Although employment in low-income countries (LICs) is strikingly concentrated in the informal sector, the contribution of this sub-economy to the larger economy is not well understood. The traditional view holds that labour markets are segmented; the informal sector provides subsistence income, or a pool of surplus labour for the formal sector, and will likely disappear as the economy develops. An alternative view posits that informality should be viewed as small businesses are in developed countries, and that individuals may see growth opportunities for themselves in the informal sector. These views need not be mutually exclusive; multiple relationships between formal and informal firms and workers may co-exist. Characterizing these relationships in various segments of an economy is critical to understanding how the informal sector contributes to growth, and to appropriate policy design.
To date, nearly all of the work on informality has taken place in middle-income countries. This lack of knowledge about informal labour markets in LICs is a critical gap because conditions that affect the informal and formal sectors differently – infrastructure, institutions, governance, enforcement, effective financial markets – can all be fundamentally different in LICs than in more developed countries. Our project will address this gap by studying the informal sector in Bangladesh. This study will be carried out by researchers at RAND and at the Bangladesh Institute of Governance and Development (BIGD), BRAC University, Dhaka.
Our overall aim is to understand the role of the informal sector in growth and the interactions and spillovers between the formal and informal sectors, from both a macro and a micro perspective, by addressing three main research questions:
- What is the nature of the relationship between the formal and informal sectors? We will start by comparing observable characteristics of formal and informal workers, to provide preliminary information on the determinants of selection into informal work, and whether such selection has changed over time. We will then characterize the horizontal linkages between the informal and formal labour markets by examining the extent to which informal and formal employment and wages co-move within industries over time. Next, we will use information on the geographic co-location of employment by industry to characterize the nature and extent of vertical (supply chain) linkages between the formal and informal sectors.

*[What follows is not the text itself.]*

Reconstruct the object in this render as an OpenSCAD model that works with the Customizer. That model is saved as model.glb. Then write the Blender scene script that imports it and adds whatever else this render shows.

- What role does the informal sector play in generating value added and employment growth? We will build on the understanding of the formal-informal nexus gained above by considering the extent to which the informal sector may be an engine for overall growth. To do so, we will first estimate the value added to the economy by the informal sector, and how this has changed over time. We will then turn to the relationship between industry-level growth and informal employment by exploiting shifts in world demand for garments, which affect Bangladesh’s garment sector and are in turn transmitted to other local industries to varying degrees. We will examine whether informal employment responds to external shocks to growth, and whether this relationship is conditioned on domestic conditions, such as infrastructure, which vary by region or industry. Together, these exercises will provide insight into the nature of the informal sector’s contribution to economy-wide growth, and how that contribution is affected by external and internal conditions.
- Are workers “locked” into informal employment? Understanding whether individual workers transition between informal and formal work, and if so what triggers such transitions, is an important factor in distinguishing between the various views of informality. This requires more detailed information on workers and their employment histories than is typically collected in labour force surveys. We will obtain this information by means of a survey of informal and formal workers in two urban centres of Bangladesh: Dhaka and Chittagong. The information elicited in this survey will help us answer the following questions: (1) How prevalent is the transition between formal and informal employment, and how does it vary by individual characteristics? (2) What value do workers place on formal employment?
The Bangladesh Planning Commission’s Sixth Five Year Plan (2011-2015) articulates a key goal of accelerating growth, with an emphasis on aiding the transition from informal to formal employment. The Plan notes that growth will need to be sustained by contributions from both small, informal as well as large, formal, enterprises; it articulates policies that encourage the growth of small and medium firms, as well as vertical linkages between formal and informal firms, particularly in manufacturing. By examining the nature of the informal sector, its linkages with the formal sector, and its contribution to growth, our findings will shed light on what policies might be used to best achieve these goals.